Mozifs are held in high esteem among Arabs, and like all sacred places have their own set of rituals.  

There are now very few people remaining who can master the ins and outs of building such structures.    

The Heidari family’s initiative has helped to revive the tradition which was dying out.

  Heidari’s Mozif

The last Mozif owned by the Heidari family was demolished many years ago during the Iran-Iraq war, however, sons of the family took the initiative to set up a new one with the help of the village elderly.

What is built is 11 meters in length, 3.5 meters wide, and 4 meters high.

The interior is decorated with carpet, cushions, grate, casket, and coffee drinking cups, which are of central importance!  

If tourists stay for a meal, they may be served with foods such as rice and mushroom, stuffed-chicken, and fresh fish-kebab, fish straight from the nearby Shadegan wetlands.

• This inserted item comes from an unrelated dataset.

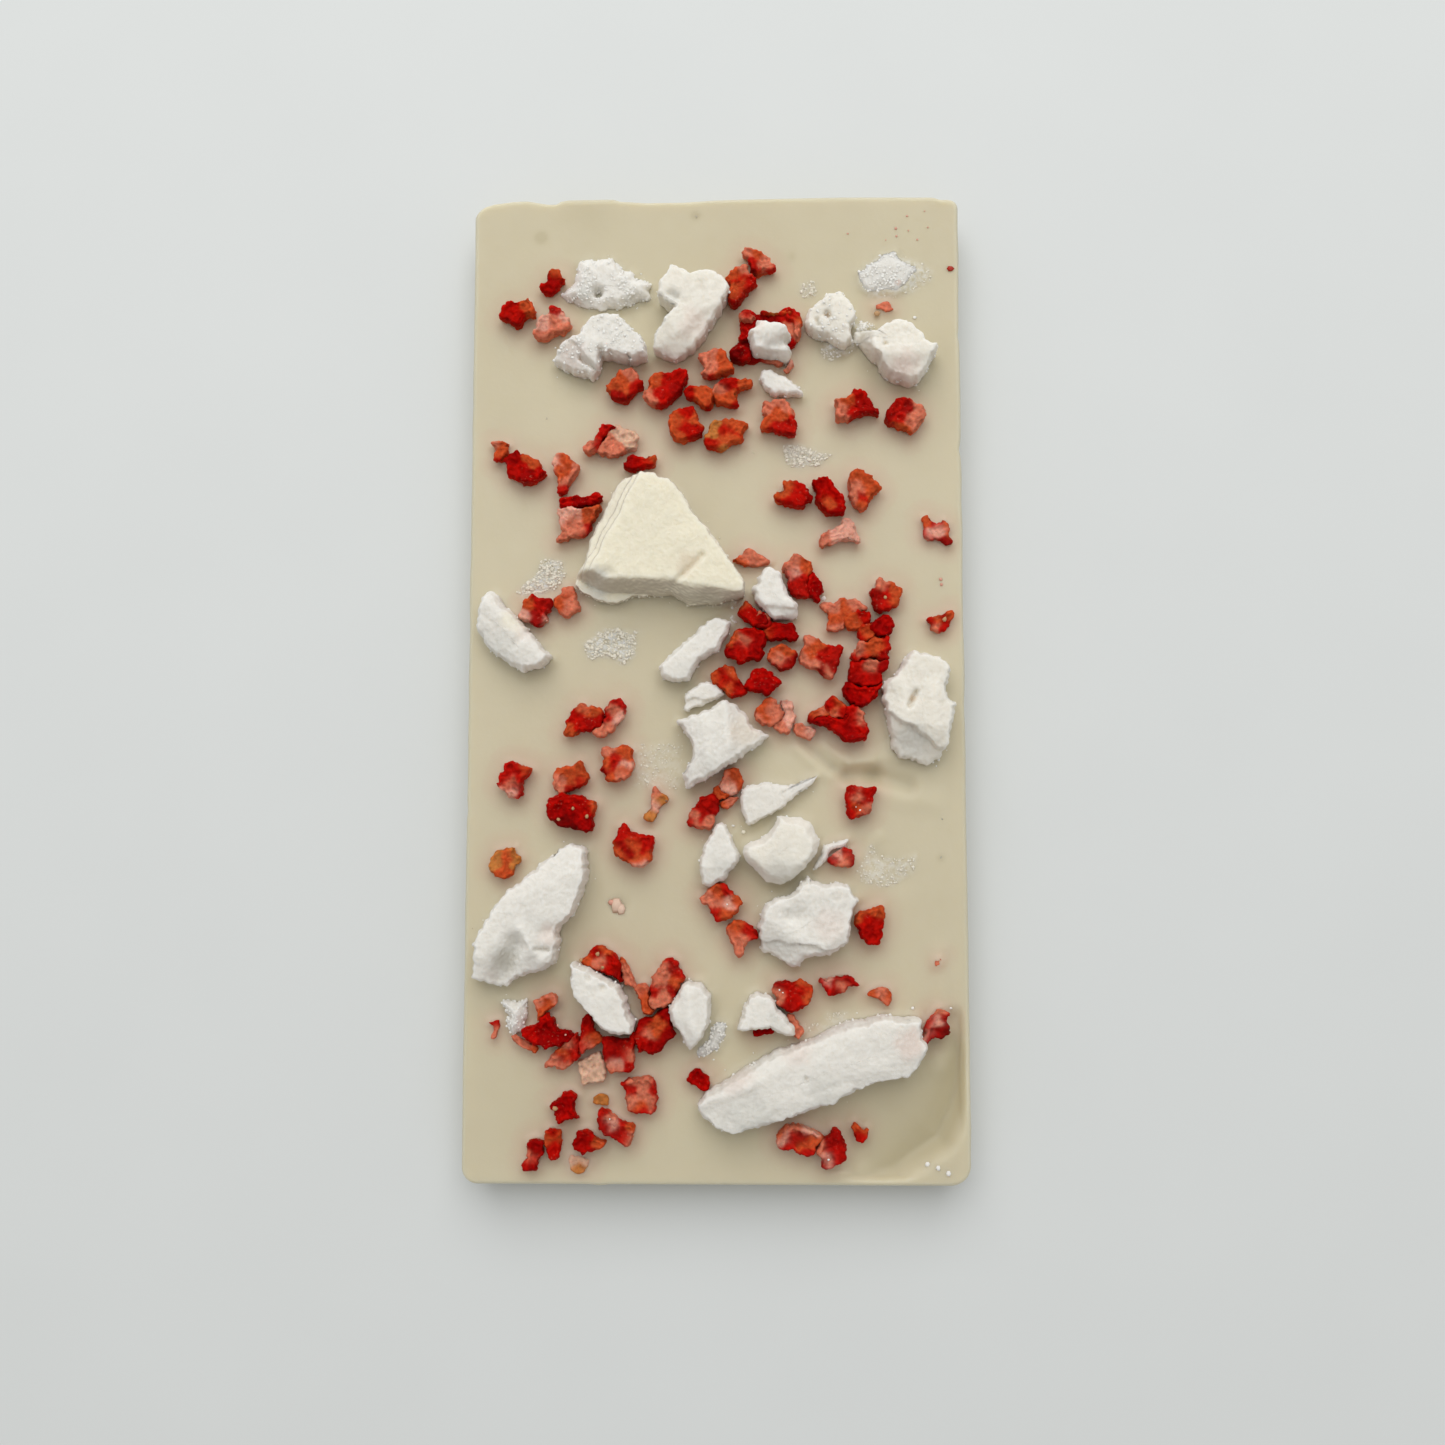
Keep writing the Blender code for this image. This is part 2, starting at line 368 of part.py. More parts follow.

The side dishes usually comprises of local bread, pickles, local dates and salad.

After lunch, it is time for the coffee drinking ritual. This ceremony of the Khuzestani people is registered on the national heritage list. It is somehow complex and surprising. The coffee should be both served and taken with the right hand, and should be drunk directly without placing it down. Also, if guests are not aware of shaking their cups after they have drunk the coffee, they get served another delicious cup of coffee, which is exactly what usually happens!

Furthermore, all the coffee preparation procedures, such as roasting the beans, grinding and brewing, is done in front of the guests.

Handicrafts made out of reef and palm trees are also on offer. Local customs and coffee drinking apparatus are also available.

Notwithstanding the Mozif, there is also much to see outside and places to wander about: There is both desert and jungle easy to reach. In the area, Siah Chadors (nomad’s lodging) have been installed and the Arabs run music programs.